Data extracted from a collection ::
+++

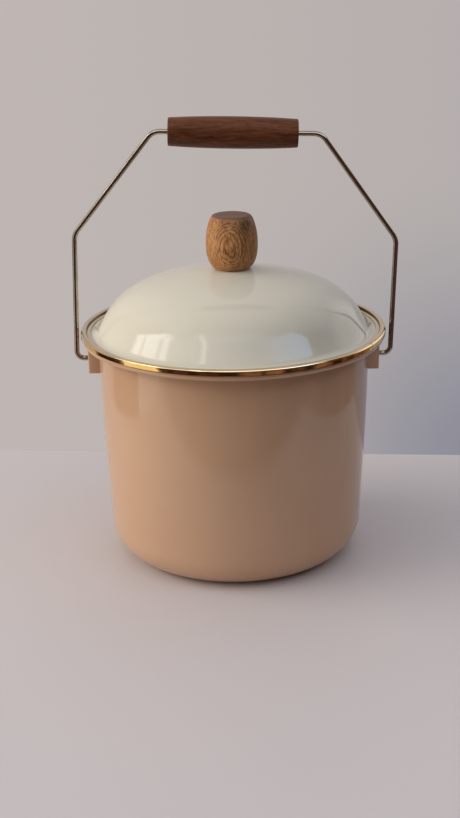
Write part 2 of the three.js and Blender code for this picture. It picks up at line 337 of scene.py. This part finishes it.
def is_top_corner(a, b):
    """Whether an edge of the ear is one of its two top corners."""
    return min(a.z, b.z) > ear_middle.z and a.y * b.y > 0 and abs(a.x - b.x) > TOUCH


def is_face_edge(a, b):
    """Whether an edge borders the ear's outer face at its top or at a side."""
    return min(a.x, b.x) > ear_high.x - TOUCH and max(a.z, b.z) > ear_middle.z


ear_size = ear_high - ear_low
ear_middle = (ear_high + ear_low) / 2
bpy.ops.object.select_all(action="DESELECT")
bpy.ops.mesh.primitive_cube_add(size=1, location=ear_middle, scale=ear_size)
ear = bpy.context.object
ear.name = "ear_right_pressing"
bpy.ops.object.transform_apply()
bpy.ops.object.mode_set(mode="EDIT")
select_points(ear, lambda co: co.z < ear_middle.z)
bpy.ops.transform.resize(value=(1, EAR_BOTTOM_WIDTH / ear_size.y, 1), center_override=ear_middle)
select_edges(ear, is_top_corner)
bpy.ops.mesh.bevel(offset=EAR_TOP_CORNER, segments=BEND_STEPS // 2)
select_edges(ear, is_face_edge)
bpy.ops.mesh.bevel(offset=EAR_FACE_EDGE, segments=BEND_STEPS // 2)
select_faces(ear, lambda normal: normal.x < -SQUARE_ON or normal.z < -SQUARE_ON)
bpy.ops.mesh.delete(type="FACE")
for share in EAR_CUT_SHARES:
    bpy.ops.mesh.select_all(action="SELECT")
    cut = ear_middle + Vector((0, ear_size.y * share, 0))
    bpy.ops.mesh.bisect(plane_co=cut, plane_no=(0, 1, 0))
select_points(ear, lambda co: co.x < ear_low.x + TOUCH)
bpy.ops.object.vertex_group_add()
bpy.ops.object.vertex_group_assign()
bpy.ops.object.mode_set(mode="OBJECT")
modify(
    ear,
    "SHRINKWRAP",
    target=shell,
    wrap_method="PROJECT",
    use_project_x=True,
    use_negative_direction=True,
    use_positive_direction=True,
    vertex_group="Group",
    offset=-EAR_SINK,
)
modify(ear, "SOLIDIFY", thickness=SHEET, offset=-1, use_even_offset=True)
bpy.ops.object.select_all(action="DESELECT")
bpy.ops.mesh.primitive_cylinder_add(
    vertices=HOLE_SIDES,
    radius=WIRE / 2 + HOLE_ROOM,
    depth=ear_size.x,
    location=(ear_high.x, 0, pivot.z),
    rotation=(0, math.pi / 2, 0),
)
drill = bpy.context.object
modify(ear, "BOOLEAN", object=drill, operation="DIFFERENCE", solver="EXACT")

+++

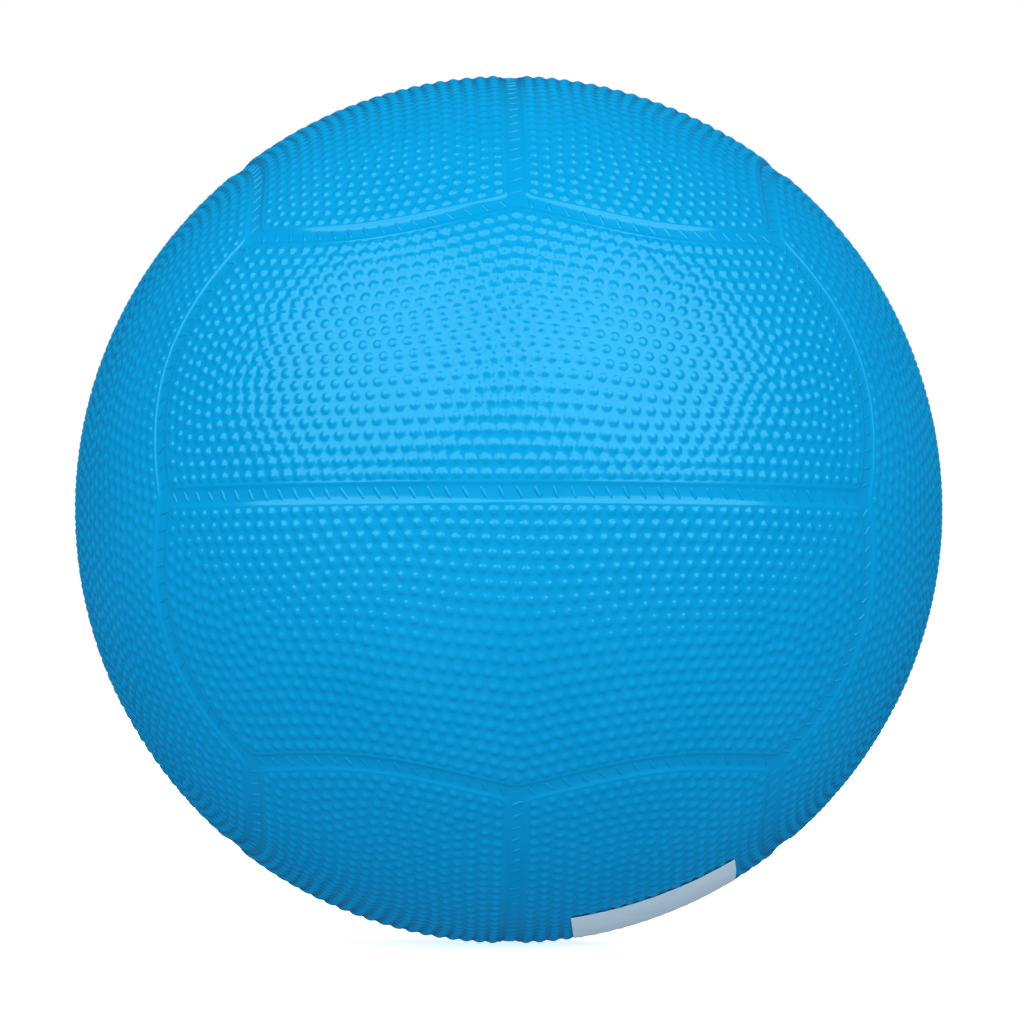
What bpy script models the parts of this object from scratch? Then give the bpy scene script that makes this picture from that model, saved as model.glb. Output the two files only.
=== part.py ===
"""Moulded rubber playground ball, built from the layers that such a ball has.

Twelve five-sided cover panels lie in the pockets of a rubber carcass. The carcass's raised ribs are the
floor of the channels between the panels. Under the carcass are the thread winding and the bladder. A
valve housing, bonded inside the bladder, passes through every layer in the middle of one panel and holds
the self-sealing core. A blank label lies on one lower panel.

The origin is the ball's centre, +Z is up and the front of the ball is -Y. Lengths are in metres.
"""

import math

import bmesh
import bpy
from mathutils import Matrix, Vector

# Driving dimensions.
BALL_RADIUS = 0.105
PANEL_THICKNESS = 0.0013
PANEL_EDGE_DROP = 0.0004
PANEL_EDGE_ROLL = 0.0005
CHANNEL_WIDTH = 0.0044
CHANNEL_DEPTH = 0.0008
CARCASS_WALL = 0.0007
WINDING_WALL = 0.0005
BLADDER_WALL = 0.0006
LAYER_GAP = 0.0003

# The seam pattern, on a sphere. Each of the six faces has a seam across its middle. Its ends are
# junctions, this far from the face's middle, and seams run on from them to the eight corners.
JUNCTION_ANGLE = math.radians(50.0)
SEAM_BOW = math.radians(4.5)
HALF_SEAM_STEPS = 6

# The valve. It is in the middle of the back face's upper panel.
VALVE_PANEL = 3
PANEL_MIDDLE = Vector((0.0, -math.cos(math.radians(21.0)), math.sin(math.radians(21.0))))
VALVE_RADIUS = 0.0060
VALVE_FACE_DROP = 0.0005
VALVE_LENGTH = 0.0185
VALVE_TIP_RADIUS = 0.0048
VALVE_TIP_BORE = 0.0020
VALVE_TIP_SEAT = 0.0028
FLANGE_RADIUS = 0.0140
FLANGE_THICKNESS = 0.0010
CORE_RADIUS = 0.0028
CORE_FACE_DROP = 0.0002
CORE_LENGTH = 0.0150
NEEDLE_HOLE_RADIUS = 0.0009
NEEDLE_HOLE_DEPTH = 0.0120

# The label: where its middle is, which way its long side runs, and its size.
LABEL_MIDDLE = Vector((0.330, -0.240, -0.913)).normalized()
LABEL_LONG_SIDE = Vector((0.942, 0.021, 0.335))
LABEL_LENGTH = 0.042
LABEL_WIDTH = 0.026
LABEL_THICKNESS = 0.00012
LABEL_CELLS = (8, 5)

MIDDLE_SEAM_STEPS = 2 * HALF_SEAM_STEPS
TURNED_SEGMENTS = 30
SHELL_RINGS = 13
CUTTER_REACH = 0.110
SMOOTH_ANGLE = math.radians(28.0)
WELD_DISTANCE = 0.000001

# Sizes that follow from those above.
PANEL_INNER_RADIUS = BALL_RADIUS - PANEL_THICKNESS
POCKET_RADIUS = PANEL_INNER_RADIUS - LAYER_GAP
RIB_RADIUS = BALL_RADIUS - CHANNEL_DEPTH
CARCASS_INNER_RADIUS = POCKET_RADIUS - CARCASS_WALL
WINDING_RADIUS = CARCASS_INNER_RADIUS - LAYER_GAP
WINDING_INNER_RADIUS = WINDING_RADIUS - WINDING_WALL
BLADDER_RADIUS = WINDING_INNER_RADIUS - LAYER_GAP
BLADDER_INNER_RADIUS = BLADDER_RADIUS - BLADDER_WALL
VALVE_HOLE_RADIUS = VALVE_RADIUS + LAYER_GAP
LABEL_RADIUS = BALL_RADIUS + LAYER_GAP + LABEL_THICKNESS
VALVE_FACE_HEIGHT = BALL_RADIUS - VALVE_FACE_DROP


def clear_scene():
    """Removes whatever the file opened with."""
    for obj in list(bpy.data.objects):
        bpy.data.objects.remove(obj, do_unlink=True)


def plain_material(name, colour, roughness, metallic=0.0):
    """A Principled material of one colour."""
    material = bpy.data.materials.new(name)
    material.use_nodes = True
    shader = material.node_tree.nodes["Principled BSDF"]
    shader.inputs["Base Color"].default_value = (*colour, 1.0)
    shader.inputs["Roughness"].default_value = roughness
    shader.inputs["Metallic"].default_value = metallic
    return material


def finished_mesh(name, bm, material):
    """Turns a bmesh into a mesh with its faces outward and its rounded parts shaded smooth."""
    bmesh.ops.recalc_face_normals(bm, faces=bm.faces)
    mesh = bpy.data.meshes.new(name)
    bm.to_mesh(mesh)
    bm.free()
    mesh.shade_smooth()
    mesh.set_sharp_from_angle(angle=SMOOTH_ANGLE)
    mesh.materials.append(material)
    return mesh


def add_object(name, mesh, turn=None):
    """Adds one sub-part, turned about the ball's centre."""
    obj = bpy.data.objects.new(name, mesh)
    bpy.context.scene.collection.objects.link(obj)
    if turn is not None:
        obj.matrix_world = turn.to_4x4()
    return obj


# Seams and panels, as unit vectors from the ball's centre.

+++

Of the entries listed above, reproduce only the lines starting at the line containing "What bpy script" and ending at the line containing "LAYER_GAP = 0.0003". Include both, exactly as they stand.

COMPLETED TASK ::
What bpy script models the parts of this object from scratch? Then give the bpy scene script that makes this picture from that model, saved as model.glb. Output the two files only.
=== part.py ===
"""Moulded rubber playground ball, built from the layers that such a ball has.

Twelve five-sided cover panels lie in the pockets of a rubber carcass. The carcass's raised ribs are the
floor of the channels between the panels. Under the carcass are the thread winding and the bladder. A
valve housing, bonded inside the bladder, passes through every layer in the middle of one panel and holds
the self-sealing core. A blank label lies on one lower panel.

The origin is the ball's centre, +Z is up and the front of the ball is -Y. Lengths are in metres.
"""

import math

import bmesh
import bpy
from mathutils import Matrix, Vector

# Driving dimensions.
BALL_RADIUS = 0.105
PANEL_THICKNESS = 0.0013
PANEL_EDGE_DROP = 0.0004
PANEL_EDGE_ROLL = 0.0005
CHANNEL_WIDTH = 0.0044
CHANNEL_DEPTH = 0.0008
CARCASS_WALL = 0.0007
WINDING_WALL = 0.0005
BLADDER_WALL = 0.0006
LAYER_GAP = 0.0003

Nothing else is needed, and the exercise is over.